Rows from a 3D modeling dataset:
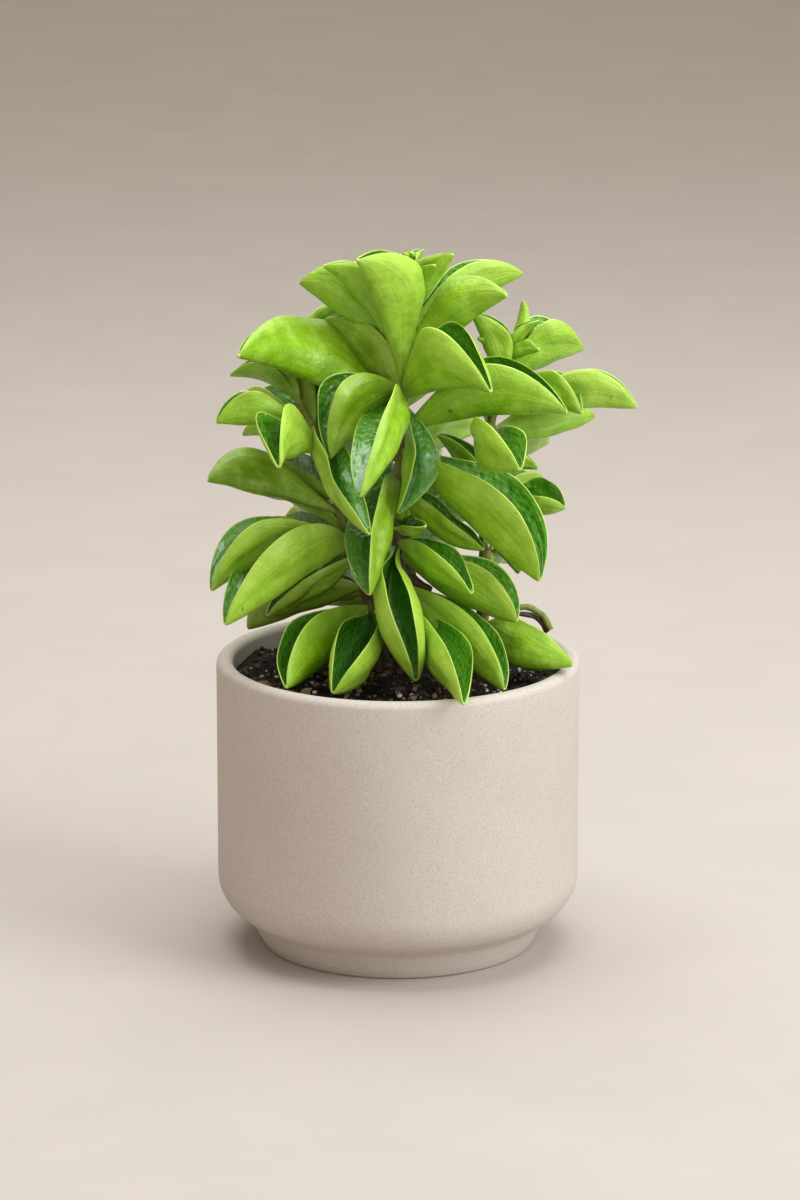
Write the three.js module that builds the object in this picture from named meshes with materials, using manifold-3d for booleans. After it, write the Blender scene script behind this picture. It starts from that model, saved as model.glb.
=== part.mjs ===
// A potted peperomia: a stoneware pot filled with soil, and four leafy stems standing in it.
// Millimetres, +Z up. The origin is the centre of the pot's flat base and the plant's front looks along -Y.

import * as THREE from 'three';
import { mergeVertices } from 'three/addons/utils/BufferGeometryUtils.js';
import Module from 'manifold-3d';

const wasm = await Module();
wasm.setup();

// ---------- driving dimensions ----------

const potRadius = 60;
const potHeight = 97.4;
const wallThickness = 5.6;
const footRadius = 45.5;
const footHeight = 7;
const footFlare = 2.8;
const stepWidth = 1.4;
const stepHeight = 2.4;
const turnHeight = 24;
const turnRadius = 15;
const turnStart = -48;
const floorThickness = 7;
const floorCorner = 14;
const floorCornerHeight = 6;
const rimRounding = 2.4;
const potSides = 44;

const soilLevel = 92;
const soilRelief = 0.7;
const broadWaves = [0.21, 0.19];
const fineWaves = [0.47, -0.31];
const fineShare = 0.6;
const soilSides = 28;
const soilRings = 5;
const seatGap = 0.45;

const stemFootRadius = 2.3;
const stemTipRadius = 0.9;
const stemSides = 6;
const stemSteps = 11;

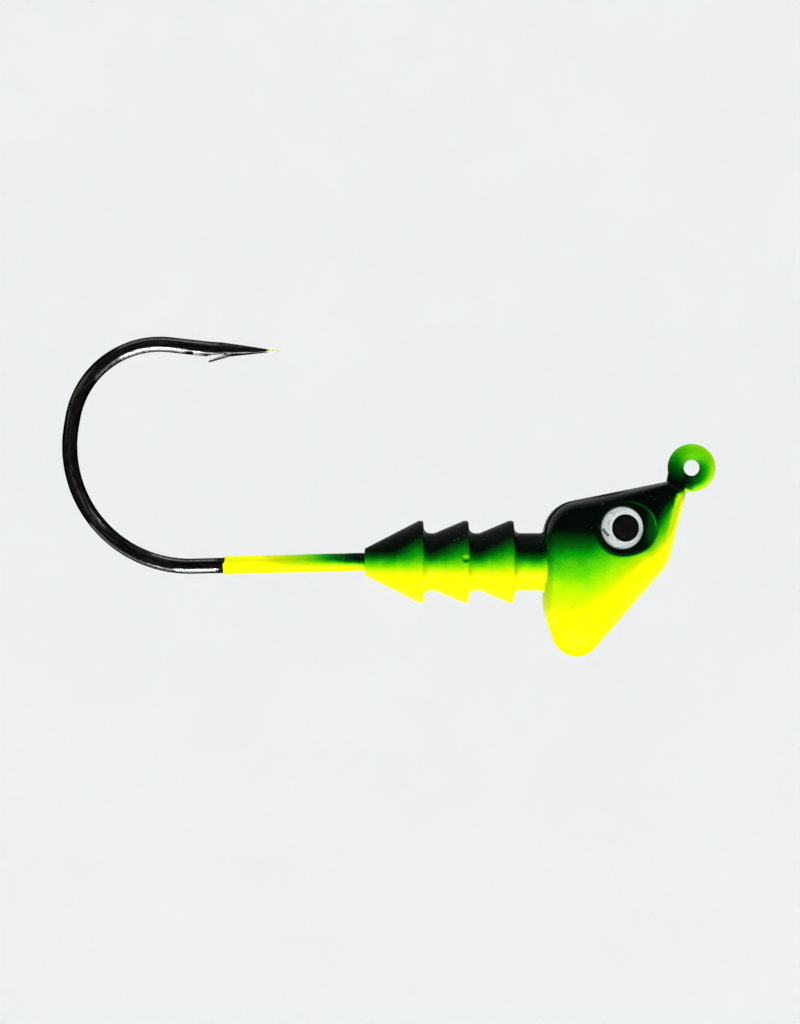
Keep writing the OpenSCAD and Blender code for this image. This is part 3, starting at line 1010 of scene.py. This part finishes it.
def headOutline(grow, step):
    # rounded outline, clockwise from the back's top corner, as rows x, z, edge width
    corners = [browBack, noseTop, noseFront, faceFoot, chin, throat]
    moved = []
    for i, corner in enumerate(corners):
        u = unitOf(corner - corners[i - 1])
        v = unitOf(corners[(i + 1) % 6] - corner)
        u = np.array([-u[1], u[0]])
        v = np.array([-v[1], v[0]])
        moved.append(corner + grow * (u + v) / (1 + u @ v))
    arcs = []
    for i, corner in enumerate(moved):
        u = unitOf(moved[i - 1] - corner)
        v = unitOf(moved[(i + 1) % 6] - corner)
        half = math.acos(u @ v) / 2
        r = head["cornerR"][i] + grow
        mid = corner + unitOf(u + v) * r / math.sin(half)
        start = corner + u * r / math.tan(half) - mid
        a0 = math.atan2(start[1], start[0])
        sweep = math.pi - 2 * half
        count = max(5, math.ceil(r * sweep / step))
        width = head["edgeW"][i] + grow
        arc = []
        for k in range(count + 1):
            a = a0 - sweep * k / count
            arc.append([mid[0] + r * math.cos(a), mid[1] + r * math.sin(a), width])
        arcs.append(np.array(arc))
    rows = []
    for i in range(6):
        rows += list(arcs[i])
        p, q = arcs[i][-1], arcs[(i + 1) % 6][0]
        count = math.ceil(np.linalg.norm(q[:2] - p[:2]) / step)
        rows += [p + (q - p) * k / count for k in range(1, count)]
    return np.array(rows)


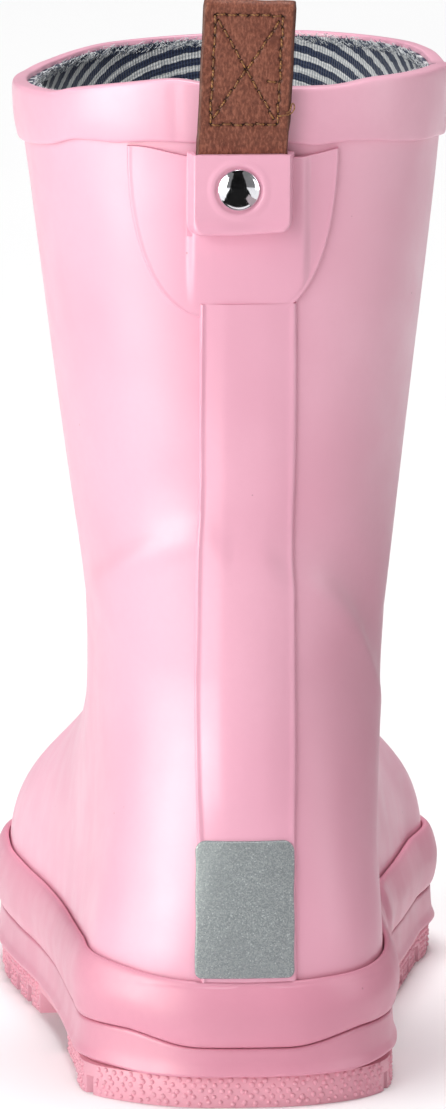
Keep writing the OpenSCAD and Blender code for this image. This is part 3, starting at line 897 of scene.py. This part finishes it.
def make_foxing():
    def upper_section(u):
        top = foxing_top(u) + 1.1 * overlap(u)
        low = tier_line(u)
        m = top - low
        out = 0.7 * overlap(u) + 0.1 * waves(u, 33, 7, 2)
        return profile(
            u, (low, GAP), (low, 1.5), (low + 0.35, 2.05 + out), (low + 1.4, 2.55 + out),
            (low + m * 0.33, 3.1 + out), (low + m * 0.55, 3.2 + out), (low + m * 0.78, 2.6 + out),
            (low + m * 0.92, 1.95 + out), (top - 0.25, 1.5 + out), (top, 1.15 + out),
            (top + 0.05, 0.75), (top - 0.3, GAP))

    def lower_section(u):
        z0 = SOLE_H + 0.1
        top = tier_line(u) - 0.1
        out = 0.1 * waves(u, 34, 6, 2)
        lip = z0 + 0.9 * smooth(np.abs(from_heel(u)), 0.06, 0.12)
        return profile(
            u, (z0, GAP), (z0, 1.0), (lip, 2.0 + out), (lip + 0.1, 2.55 + out),
            (lip + 0.5, 2.75 + out), (lip + 1.1, 2.5 + out), (lip + 2.4, 2.0 + out),
            (top - 1.4, 1.85 + out), (top - 0.4, 1.85 + out), (top, 1.45), (top, GAP))

    for name, section, node in (("foxing_bulge", upper_section, "foxing_upper"),
                                ("foxing_edge", lower_section, "foxing_lower")):
        piece(hoop(name, section), FOXING_PINK, nodes=[node])


# ---- sole

HEEL_CORNER = 1.4                   # how much squarer the heel block is than the upper


def corner_share(u):
    """1 at the two back corners of the heel."""
    return bell(np.abs(from_heel(u)), 0.115, 0.035)


def sole_outline(out, corner=0.0, count=420):
    u = np.arange(count) / count
    return on_skin(u, -1.0 + 0 * u, out + corner * corner_share(u))[:, :2]


HEEL_FRONT, TREAD_START, LUG_PITCH, CHANNEL_W, LUGS_N = 58.0, 97.0, 12.0, 3.6, 9
HEEL_OUT, SOLE_OUT = 0.9, 1.2
BREAST_R = 38                       # radius of the hollow in the heel's front face

# Where each lug starts and ends, from the back of the heel
HEEL_LUGS = [(-9, 17.0), (17.0 + 2.4, 32.0), (32.0 + 2.4, HEEL_FRONT)]
FORE_LUGS = [(TREAD_START + k * LUG_PITCH, TREAD_START + (k + 1) * LUG_PITCH - CHANNEL_W)
             for k in range(LUGS_N)]


def channels(lugs):
    """The cuts between lugs: start, end and depth."""
    return [(a[1], b[0], LUG_H) for a, b in zip(lugs, lugs[1:])]


def clip_plan(plan, y, keep_above):
    """The part of a plan on one side of a line across the boot."""
    kept = []
    for a, b in zip(plan, np.roll(plan, -1, axis=0)):
        if (a[1] > y) == keep_above:
            kept.append(a)
        if (a[1] > y) != (b[1] > y):
            kept.append(mix(a, b, (y - a[1]) / (b[1] - a[1])))
    return np.array(kept)


def make_sole():
    plan = clip_plan(sole_outline(HEEL_OUT, HEEL_CORNER), HEEL_FRONT - MID[1], False)
    front = np.abs(plan[:, 1] - (HEEL_FRONT - MID[1])) < 1e-6
    right, left = sorted(plan[front].tolist(), reverse=True)
    x = np.linspace(right[0], left[0], 60)[1:-1]
    reach = np.clip(BREAST_R ** 2 - (x - BACK_X + MID[0]) ** 2, 0, None)
    y = np.minimum(HEEL_FRONT, HEEL_FRONT - 4 + BREAST_R - np.sqrt(reach)) - MID[1]
    first = int(np.nonzero(front)[0][0])
    plan = np.concatenate([plan[:first + 1], np.stack([x, y], 1), plan[first + 1:]])
    heel = moulded_block("heel", plan, SOLE_H, channels(HEEL_LUGS))
    piece(heel, SOLE_PINK, nodes=["heel_block"])

    plan = clip_plan(sole_outline(SOLE_OUT), HEEL_FRONT + 2 - MID[1], True)
    cuts = [(HEEL_FRONT, TREAD_START, SOLE_H - 1.6), *channels(FORE_LUGS)]
    fore = moulded_block("fore_sole", plan, SOLE_H, cuts)
    piece(fore, SOLE_PINK, nodes=["outsole_forepart"])


def make_dots():
    """Raised dots on the side walls of the sole, in uneven rows."""
    rng = np.random.default_rng(12)
    for name, out, corner, lugs in (("heel_dots", HEEL_OUT, HEEL_CORNER, HEEL_LUGS),
                                    ("fore_dots", SOLE_OUT, 0.0, FORE_LUGS)):
        u = np.linspace(0, 1, 4001)[:-1]
        line = on_skin(u, -1.0 + 0 * u, out + corner * corner_share(u))
        side = unit(np.cross(np.gradient(line, axis=0), (0, 0, 1)))
        arc = np.concatenate([[0], np.cumsum(np.linalg.norm(np.diff(line, axis=0), axis=1))])
        places, outward, sizes, heights = [], [], [], []
        for row, z in enumerate((0.85, 1.95, 3.05, 4.15, 5.2)):
            for s in np.arange(row % 2 * 1.0, arc[-1], 2.0):
                at = np.searchsorted(arc, s + rng.uniform(-0.35, 0.35)) % len(u)
                height = z + rng.uniform(-0.2, 0.2)
                y = line[at, 1] + MID[1]
                on_lug = any(a + 0.9 < y < b - 0.9 for a, b in lugs)
                spare = name == "fore_dots" and height > LUG_H + 0.6 and y > TREAD_START + 1
                if on_lug or spare:
                    places.append((*line[at, :2], height))
                    outward.append(side[at])
                    sizes.append(rng.uniform(0.42, 0.6))
                    heights.append(rng.uniform(0.46, 0.6))
        piece(domes(name, np.array(places), np.array(outward), sizes, heights),
              SOLE_PINK)


# ---- strip, patch, keeper

def rounded_half(z, low, high, half, r_low, r_high):
    """Half the width of an upright plate with round corners, at each height."""
    inset = np.zeros_like(z)
    for edge, r in ((z - low, r_low), (high - z, r_high)):
        d = np.clip(edge, 0, r)
        inset = np.maximum(inset, r - np.sqrt(np.maximum(r * r - (r - d) ** 2, 0)))
    return half - inset


def rounded_edge(distance, radius):
    """0 at the edge of a plate and 1 from one radius inside it, as a quarter circle."""
    t = np.clip(distance / radius, 0, 1)
    return np.sqrt(1 - (1 - t) ** 2)


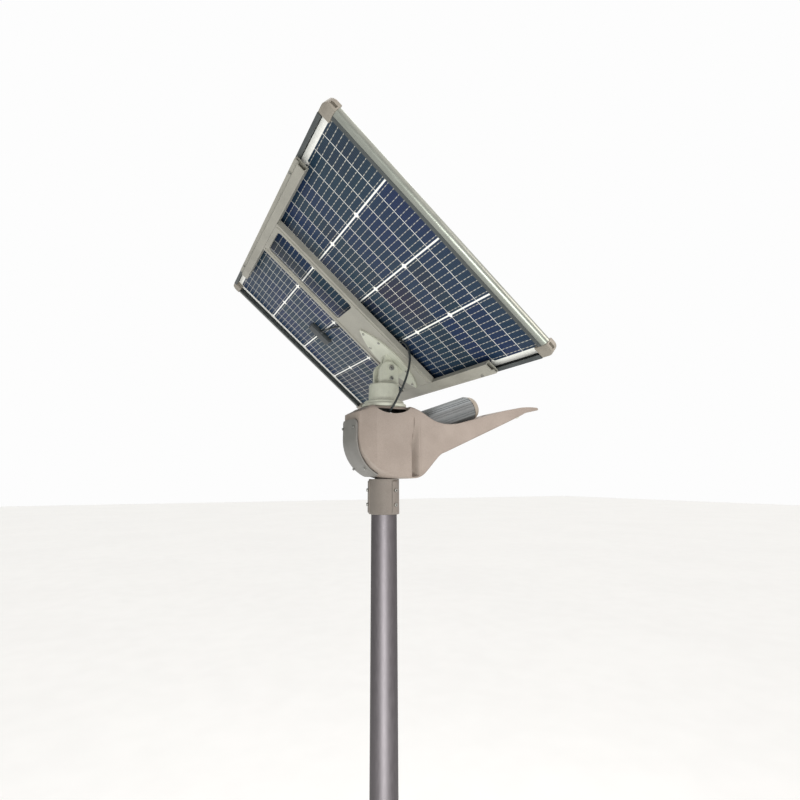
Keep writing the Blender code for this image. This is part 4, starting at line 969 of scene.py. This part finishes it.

• Exercise description
Start at the line with "897 of scene.py. This part finishes it.", stop at the line with "(top + 0.05, 0.75), (top", and return every line in that stretch exactly, those two included.

• Expected output
Keep writing the OpenSCAD and Blender code for this image. This is part 3, starting at line 897 of scene.py. This part finishes it.
def make_foxing():
    def upper_section(u):
        top = foxing_top(u) + 1.1 * overlap(u)
        low = tier_line(u)
        m = top - low
        out = 0.7 * overlap(u) + 0.1 * waves(u, 33, 7, 2)
        return profile(
            u, (low, GAP), (low, 1.5), (low + 0.35, 2.05 + out), (low + 1.4, 2.55 + out),
            (low + m * 0.33, 3.1 + out), (low + m * 0.55, 3.2 + out), (low + m * 0.78, 2.6 + out),
            (low + m * 0.92, 1.95 + out), (top - 0.25, 1.5 + out), (top, 1.15 + out),
            (top + 0.05, 0.75), (top - 0.3, GAP))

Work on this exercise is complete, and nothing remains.